Quote the material below exactly as written, from the first line to the line that holds "for node in", endpoints included.

##########

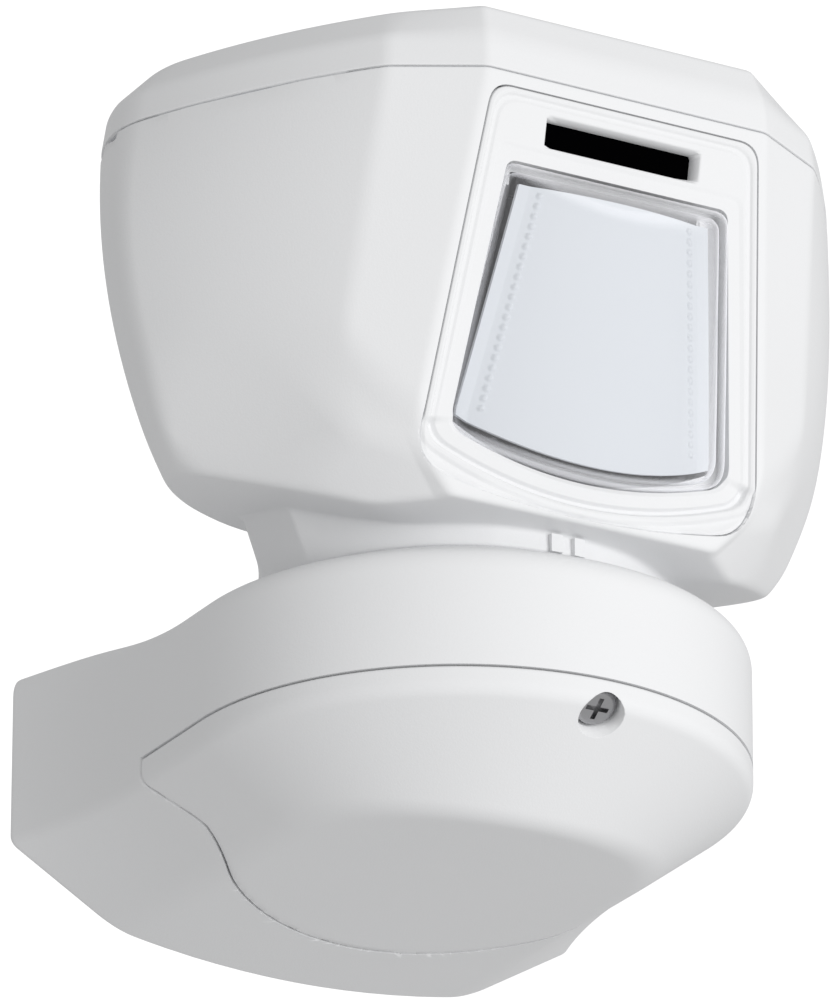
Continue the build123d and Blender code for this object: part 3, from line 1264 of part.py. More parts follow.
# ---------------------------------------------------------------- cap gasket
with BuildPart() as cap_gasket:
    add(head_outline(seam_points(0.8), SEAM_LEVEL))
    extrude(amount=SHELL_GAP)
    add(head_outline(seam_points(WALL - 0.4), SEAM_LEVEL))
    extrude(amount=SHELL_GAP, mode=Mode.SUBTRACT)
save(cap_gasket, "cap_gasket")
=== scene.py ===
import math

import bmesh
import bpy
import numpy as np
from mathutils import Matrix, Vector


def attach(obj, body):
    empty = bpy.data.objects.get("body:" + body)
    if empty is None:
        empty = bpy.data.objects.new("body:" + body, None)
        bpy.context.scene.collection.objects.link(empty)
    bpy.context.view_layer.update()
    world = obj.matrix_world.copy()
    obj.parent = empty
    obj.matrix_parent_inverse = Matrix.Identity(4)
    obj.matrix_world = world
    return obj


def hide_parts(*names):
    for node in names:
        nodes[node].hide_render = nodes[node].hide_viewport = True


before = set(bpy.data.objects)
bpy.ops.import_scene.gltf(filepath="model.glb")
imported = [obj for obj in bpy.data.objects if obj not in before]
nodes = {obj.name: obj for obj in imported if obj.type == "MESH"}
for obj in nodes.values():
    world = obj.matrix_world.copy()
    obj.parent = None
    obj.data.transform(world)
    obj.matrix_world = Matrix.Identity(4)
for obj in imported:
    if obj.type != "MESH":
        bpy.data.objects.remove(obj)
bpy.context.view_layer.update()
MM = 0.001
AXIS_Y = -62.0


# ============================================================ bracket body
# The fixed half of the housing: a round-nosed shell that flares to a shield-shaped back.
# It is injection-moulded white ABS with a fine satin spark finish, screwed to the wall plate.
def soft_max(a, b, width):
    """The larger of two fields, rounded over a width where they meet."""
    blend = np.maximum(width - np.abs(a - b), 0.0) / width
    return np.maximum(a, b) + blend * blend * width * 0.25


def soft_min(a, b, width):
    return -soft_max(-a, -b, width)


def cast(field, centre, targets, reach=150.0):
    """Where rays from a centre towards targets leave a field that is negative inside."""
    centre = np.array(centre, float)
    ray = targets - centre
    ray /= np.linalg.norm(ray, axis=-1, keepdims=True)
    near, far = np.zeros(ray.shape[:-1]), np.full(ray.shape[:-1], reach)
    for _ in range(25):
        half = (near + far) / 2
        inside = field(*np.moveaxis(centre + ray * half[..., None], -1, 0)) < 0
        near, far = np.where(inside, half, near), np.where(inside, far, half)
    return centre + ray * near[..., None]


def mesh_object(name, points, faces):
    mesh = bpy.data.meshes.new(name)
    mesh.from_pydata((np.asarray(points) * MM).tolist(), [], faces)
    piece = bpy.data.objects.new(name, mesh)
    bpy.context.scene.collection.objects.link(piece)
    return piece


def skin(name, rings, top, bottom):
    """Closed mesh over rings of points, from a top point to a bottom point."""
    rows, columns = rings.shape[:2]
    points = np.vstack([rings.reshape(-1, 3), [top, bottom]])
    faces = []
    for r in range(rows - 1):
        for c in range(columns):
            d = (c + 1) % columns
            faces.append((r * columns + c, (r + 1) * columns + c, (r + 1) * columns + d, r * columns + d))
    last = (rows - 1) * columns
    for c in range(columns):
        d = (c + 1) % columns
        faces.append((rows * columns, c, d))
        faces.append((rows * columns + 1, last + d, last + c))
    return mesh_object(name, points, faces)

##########

#### [CORRECT RESULT]
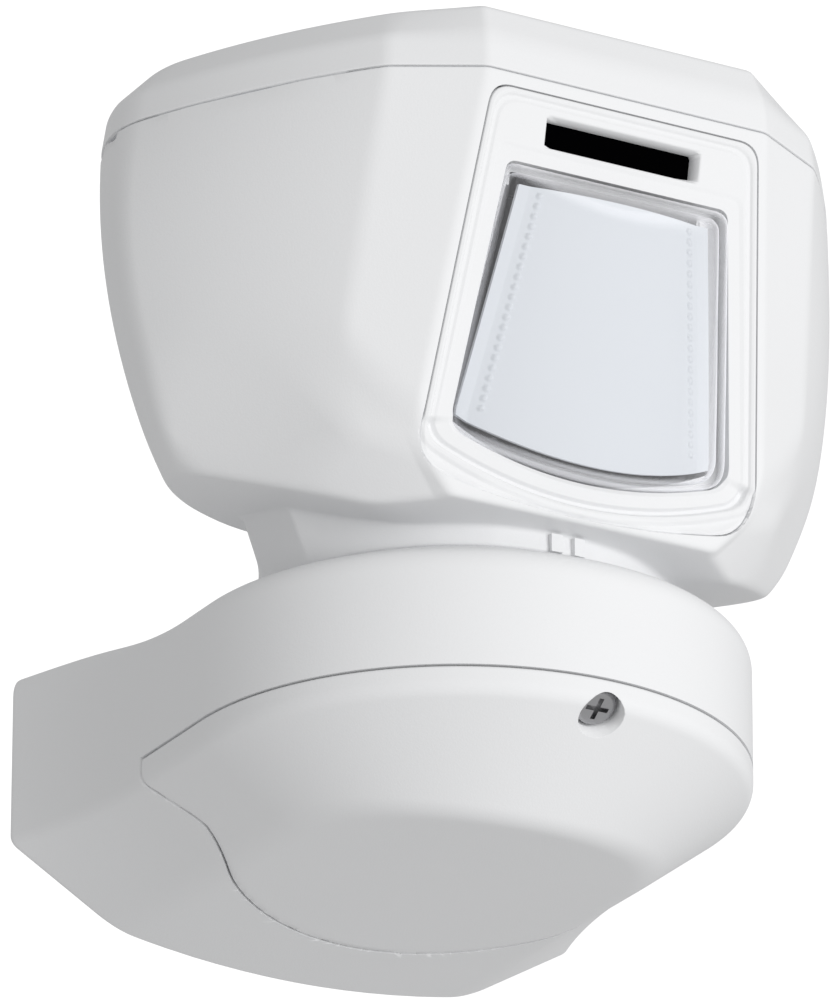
Continue the build123d and Blender code for this object: part 3, from line 1264 of part.py. More parts follow.
# ---------------------------------------------------------------- cap gasket
with BuildPart() as cap_gasket:
    add(head_outline(seam_points(0.8), SEAM_LEVEL))
    extrude(amount=SHELL_GAP)
    add(head_outline(seam_points(WALL - 0.4), SEAM_LEVEL))
    extrude(amount=SHELL_GAP, mode=Mode.SUBTRACT)
save(cap_gasket, "cap_gasket")
=== scene.py ===
import math

import bmesh
import bpy
import numpy as np
from mathutils import Matrix, Vector


def attach(obj, body):
    empty = bpy.data.objects.get("body:" + body)
    if empty is None:
        empty = bpy.data.objects.new("body:" + body, None)
        bpy.context.scene.collection.objects.link(empty)
    bpy.context.view_layer.update()
    world = obj.matrix_world.copy()
    obj.parent = empty
    obj.matrix_parent_inverse = Matrix.Identity(4)
    obj.matrix_world = world
    return obj


def hide_parts(*names):
    for node in names:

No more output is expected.